start DATA SEGMENT

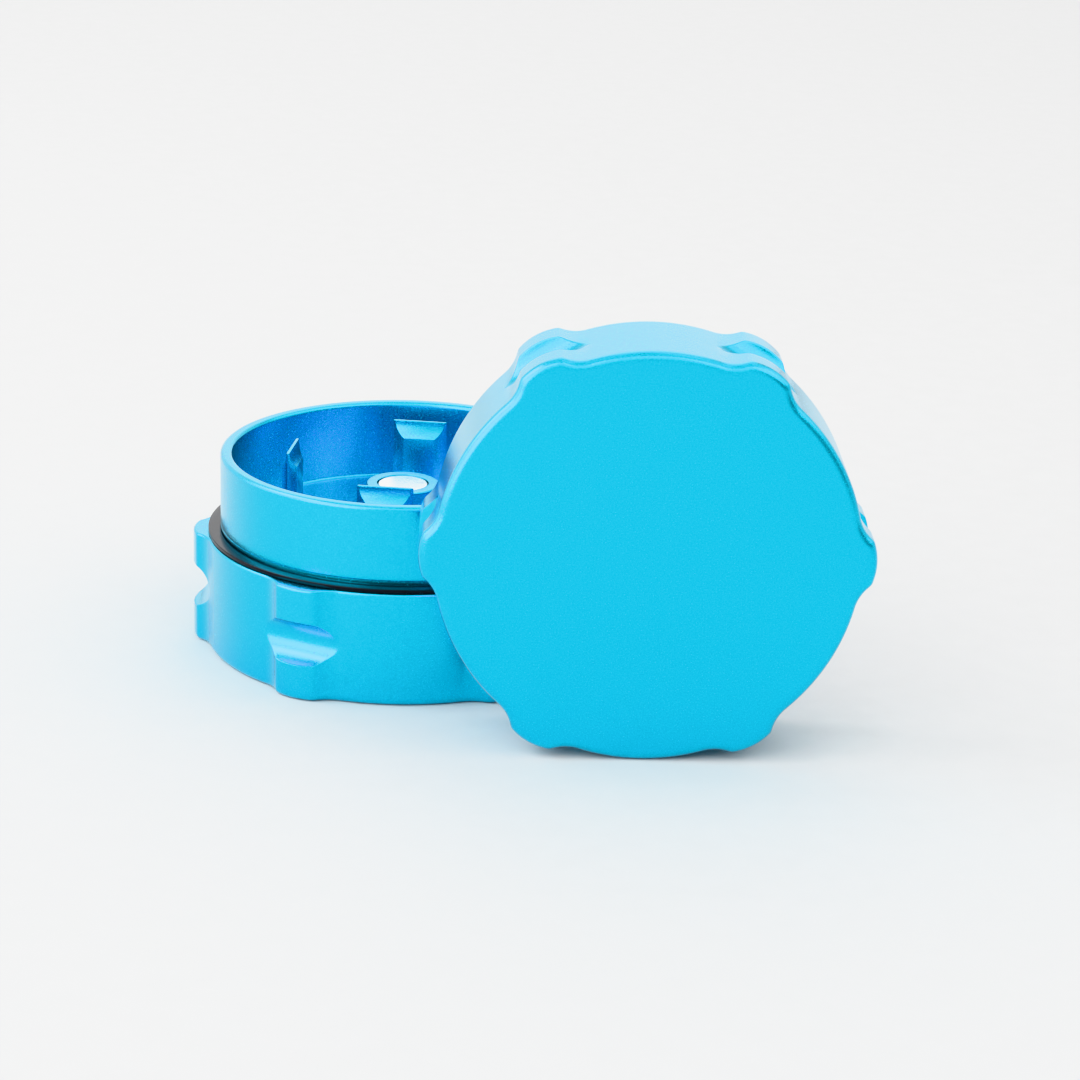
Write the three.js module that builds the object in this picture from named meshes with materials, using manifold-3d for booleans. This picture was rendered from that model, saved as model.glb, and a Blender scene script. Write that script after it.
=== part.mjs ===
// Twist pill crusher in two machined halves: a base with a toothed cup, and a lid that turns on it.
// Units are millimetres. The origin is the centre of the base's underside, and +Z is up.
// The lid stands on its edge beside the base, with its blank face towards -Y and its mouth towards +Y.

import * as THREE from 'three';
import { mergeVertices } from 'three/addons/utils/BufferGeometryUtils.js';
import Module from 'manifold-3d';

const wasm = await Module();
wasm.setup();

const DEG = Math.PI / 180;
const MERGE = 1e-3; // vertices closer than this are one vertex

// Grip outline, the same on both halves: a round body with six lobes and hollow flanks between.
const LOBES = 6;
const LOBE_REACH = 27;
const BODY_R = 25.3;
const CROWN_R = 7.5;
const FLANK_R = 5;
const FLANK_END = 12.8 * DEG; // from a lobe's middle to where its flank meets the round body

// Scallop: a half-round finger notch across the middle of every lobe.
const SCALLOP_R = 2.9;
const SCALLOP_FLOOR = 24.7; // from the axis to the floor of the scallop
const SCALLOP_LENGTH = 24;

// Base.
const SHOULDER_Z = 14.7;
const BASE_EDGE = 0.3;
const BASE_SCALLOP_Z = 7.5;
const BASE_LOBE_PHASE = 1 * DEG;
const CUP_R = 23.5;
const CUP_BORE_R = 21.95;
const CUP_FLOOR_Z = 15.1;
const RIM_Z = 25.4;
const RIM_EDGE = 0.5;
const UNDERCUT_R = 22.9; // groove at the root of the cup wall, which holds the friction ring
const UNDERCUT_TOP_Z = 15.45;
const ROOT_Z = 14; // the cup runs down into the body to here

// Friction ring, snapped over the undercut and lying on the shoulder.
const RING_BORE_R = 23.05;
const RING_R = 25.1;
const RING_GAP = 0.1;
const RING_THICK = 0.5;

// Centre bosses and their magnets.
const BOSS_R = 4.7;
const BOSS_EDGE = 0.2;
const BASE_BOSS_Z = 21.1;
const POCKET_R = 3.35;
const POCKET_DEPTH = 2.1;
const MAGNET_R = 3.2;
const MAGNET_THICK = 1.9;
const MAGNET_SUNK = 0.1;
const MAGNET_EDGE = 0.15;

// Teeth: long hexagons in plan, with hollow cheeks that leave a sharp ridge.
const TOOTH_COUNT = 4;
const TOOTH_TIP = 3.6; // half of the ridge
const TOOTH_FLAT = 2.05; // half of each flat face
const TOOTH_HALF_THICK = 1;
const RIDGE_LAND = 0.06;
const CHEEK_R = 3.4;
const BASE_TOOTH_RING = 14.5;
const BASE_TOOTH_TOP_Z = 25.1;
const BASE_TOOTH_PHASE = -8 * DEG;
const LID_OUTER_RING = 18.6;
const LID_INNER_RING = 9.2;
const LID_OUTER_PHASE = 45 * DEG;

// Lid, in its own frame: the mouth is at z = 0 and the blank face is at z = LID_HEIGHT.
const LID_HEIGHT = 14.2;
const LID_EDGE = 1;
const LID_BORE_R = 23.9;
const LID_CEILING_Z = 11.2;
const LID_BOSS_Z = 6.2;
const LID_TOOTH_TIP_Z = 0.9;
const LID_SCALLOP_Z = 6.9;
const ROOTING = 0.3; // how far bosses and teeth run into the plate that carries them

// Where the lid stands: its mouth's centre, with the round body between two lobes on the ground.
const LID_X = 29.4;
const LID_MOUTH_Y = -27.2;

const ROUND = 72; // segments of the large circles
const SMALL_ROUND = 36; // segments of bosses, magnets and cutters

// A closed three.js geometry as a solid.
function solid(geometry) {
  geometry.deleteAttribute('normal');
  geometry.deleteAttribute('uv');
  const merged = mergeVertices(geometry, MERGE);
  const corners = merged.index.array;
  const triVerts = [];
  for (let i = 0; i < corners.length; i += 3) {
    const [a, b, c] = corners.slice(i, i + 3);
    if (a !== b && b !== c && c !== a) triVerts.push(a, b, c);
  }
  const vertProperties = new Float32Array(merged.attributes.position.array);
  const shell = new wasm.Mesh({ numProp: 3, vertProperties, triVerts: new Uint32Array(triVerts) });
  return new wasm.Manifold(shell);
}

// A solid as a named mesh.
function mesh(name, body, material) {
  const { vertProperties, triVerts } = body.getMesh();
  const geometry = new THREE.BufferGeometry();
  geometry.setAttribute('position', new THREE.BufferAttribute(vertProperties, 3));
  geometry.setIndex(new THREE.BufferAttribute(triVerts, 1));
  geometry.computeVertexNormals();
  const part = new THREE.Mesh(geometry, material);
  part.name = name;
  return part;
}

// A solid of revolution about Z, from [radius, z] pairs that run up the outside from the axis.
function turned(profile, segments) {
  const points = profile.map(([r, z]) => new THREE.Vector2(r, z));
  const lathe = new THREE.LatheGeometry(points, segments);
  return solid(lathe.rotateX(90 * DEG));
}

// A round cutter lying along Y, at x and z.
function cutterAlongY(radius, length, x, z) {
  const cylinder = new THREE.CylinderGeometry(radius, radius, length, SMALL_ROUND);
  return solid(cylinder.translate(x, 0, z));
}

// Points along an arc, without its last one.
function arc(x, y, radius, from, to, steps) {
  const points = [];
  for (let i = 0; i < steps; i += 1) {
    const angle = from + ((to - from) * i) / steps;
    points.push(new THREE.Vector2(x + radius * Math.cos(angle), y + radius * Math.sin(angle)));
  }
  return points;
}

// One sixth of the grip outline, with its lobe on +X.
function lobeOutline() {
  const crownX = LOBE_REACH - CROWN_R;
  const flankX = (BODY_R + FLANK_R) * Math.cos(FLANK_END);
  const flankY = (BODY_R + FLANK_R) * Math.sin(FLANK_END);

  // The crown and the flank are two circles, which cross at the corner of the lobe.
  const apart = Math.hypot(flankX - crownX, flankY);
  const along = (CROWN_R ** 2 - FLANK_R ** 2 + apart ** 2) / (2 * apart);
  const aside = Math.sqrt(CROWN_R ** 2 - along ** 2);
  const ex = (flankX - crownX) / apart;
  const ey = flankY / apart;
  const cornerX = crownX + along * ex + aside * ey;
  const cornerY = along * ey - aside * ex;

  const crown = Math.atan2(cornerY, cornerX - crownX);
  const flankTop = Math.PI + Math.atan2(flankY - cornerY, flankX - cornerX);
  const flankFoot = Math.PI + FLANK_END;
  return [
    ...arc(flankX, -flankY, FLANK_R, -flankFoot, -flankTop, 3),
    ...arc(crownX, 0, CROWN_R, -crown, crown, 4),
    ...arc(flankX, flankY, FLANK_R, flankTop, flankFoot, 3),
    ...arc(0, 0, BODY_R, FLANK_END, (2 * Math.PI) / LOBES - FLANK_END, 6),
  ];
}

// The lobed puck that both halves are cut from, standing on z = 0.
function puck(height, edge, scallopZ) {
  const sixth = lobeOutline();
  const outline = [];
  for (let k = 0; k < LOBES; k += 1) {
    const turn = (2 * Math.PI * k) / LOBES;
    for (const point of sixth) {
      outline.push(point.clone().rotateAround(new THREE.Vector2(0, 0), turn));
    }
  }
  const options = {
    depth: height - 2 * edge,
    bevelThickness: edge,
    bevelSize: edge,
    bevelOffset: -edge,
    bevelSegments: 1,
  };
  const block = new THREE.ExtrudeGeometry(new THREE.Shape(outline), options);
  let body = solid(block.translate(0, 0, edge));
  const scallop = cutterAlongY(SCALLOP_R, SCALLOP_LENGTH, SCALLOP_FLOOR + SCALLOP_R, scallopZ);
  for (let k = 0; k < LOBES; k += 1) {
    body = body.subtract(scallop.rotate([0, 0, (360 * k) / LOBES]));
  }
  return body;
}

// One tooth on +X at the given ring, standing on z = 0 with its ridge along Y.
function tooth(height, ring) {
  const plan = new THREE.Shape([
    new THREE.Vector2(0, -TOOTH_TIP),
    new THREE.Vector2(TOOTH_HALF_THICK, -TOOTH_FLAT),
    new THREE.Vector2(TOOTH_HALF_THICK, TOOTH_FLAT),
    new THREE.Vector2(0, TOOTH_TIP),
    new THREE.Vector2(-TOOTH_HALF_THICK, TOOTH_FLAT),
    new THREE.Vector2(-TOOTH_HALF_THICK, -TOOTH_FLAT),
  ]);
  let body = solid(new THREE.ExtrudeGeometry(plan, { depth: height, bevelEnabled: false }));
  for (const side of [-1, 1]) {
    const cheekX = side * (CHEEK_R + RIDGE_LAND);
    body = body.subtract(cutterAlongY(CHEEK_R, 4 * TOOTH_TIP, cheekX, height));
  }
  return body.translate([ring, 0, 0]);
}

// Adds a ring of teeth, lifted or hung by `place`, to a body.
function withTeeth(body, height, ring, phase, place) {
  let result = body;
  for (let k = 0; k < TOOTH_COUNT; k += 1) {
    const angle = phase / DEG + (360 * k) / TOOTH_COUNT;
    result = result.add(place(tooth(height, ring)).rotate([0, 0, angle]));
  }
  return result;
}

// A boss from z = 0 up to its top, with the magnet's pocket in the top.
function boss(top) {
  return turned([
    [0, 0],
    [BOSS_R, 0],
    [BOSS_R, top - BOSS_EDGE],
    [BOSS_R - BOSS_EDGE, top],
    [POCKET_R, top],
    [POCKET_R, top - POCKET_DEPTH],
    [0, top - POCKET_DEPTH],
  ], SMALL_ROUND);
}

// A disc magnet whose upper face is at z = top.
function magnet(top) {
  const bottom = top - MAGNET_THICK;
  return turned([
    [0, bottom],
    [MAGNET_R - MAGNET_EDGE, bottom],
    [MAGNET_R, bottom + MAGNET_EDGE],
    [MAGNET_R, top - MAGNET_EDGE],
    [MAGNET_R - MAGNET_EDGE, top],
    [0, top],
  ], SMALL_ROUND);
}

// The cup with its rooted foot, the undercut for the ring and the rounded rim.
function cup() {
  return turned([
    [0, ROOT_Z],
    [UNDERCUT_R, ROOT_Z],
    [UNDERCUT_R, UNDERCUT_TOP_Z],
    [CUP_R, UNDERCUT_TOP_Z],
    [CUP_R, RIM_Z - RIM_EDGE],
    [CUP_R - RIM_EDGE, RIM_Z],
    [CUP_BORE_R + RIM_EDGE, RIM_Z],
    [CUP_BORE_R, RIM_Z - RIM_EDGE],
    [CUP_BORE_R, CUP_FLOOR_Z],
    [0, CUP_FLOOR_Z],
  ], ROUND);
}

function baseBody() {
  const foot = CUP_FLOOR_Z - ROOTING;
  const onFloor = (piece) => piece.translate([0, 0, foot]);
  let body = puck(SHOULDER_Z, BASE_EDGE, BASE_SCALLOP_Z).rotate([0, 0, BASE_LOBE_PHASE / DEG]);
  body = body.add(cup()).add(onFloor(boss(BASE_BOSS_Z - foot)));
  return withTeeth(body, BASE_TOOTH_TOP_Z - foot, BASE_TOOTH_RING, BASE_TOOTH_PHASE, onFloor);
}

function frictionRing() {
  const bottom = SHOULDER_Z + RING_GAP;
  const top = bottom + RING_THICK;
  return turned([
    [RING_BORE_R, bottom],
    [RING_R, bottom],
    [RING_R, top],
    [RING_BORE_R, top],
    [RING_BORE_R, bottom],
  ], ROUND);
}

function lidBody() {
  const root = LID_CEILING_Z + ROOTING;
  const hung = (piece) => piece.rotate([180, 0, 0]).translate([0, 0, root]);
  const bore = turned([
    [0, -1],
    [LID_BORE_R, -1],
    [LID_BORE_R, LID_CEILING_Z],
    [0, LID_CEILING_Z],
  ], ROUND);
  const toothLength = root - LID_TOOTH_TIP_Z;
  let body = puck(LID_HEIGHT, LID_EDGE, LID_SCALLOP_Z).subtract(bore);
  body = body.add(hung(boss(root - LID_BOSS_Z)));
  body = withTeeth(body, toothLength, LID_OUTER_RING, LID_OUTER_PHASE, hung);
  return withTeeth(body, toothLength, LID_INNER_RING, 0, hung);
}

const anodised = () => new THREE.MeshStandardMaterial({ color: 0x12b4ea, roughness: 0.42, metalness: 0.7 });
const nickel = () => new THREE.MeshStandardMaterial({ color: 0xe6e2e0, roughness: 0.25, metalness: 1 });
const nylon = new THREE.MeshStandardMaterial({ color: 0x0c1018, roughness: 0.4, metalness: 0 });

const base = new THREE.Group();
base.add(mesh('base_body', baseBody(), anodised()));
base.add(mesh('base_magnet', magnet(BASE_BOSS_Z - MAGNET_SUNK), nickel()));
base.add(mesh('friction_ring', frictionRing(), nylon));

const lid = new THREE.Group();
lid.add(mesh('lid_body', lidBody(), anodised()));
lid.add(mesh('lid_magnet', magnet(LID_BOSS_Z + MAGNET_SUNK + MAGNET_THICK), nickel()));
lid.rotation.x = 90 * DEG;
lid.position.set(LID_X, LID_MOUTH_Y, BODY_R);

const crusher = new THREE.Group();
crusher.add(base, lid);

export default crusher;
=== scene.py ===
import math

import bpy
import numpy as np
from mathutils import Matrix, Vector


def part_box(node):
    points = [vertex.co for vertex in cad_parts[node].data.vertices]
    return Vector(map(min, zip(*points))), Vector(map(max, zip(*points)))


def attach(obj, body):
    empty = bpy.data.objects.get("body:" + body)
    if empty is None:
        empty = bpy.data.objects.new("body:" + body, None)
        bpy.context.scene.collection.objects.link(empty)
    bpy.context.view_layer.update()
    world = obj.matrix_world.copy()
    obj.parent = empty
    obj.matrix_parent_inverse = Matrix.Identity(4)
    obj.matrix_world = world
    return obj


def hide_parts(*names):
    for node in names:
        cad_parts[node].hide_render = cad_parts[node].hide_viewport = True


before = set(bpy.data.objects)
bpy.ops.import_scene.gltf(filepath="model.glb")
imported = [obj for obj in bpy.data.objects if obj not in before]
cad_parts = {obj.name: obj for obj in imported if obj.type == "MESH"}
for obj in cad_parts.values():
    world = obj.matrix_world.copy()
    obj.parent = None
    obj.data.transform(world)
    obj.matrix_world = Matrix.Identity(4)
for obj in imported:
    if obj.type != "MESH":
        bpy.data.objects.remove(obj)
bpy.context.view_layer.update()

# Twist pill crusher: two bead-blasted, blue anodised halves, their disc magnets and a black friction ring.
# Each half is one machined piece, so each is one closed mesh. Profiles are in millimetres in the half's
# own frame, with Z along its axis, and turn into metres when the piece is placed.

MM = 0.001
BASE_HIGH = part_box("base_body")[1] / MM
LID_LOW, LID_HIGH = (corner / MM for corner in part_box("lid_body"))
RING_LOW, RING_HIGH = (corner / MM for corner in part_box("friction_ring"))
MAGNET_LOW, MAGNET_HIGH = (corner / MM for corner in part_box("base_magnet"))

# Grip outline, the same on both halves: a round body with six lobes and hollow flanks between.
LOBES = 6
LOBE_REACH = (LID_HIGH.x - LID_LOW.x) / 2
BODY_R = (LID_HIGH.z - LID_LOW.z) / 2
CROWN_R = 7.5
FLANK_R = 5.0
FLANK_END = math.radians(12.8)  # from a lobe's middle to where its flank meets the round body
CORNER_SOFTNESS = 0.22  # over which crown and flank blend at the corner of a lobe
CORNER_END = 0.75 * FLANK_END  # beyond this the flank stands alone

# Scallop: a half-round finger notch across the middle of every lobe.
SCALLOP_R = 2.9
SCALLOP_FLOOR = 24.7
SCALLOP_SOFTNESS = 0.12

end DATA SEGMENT

Starting at the line that contains "const base = new THREE.Group();" and ending at the line that contains "before = set(bpy.data.objects)", repeat each line exactly, both ends included, and nothing else.

const base = new THREE.Group();
base.add(mesh('base_body', baseBody(), anodised()));
base.add(mesh('base_magnet', magnet(BASE_BOSS_Z - MAGNET_SUNK), nickel()));
base.add(mesh('friction_ring', frictionRing(), nylon));

const lid = new THREE.Group();
lid.add(mesh('lid_body', lidBody(), anodised()));
lid.add(mesh('lid_magnet', magnet(LID_BOSS_Z + MAGNET_SUNK + MAGNET_THICK), nickel()));
lid.rotation.x = 90 * DEG;
lid.position.set(LID_X, LID_MOUTH_Y, BODY_R);

const crusher = new THREE.Group();
crusher.add(base, lid);

export default crusher;
=== scene.py ===
import math

import bpy
import numpy as np
from mathutils import Matrix, Vector


def part_box(node):
    points = [vertex.co for vertex in cad_parts[node].data.vertices]
    return Vector(map(min, zip(*points))), Vector(map(max, zip(*points)))


def attach(obj, body):
    empty = bpy.data.objects.get("body:" + body)
    if empty is None:
        empty = bpy.data.objects.new("body:" + body, None)
        bpy.context.scene.collection.objects.link(empty)
    bpy.context.view_layer.update()
    world = obj.matrix_world.copy()
    obj.parent = empty
    obj.matrix_parent_inverse = Matrix.Identity(4)
    obj.matrix_world = world
    return obj


def hide_parts(*names):
    for node in names:
        cad_parts[node].hide_render = cad_parts[node].hide_viewport = True


before = set(bpy.data.objects)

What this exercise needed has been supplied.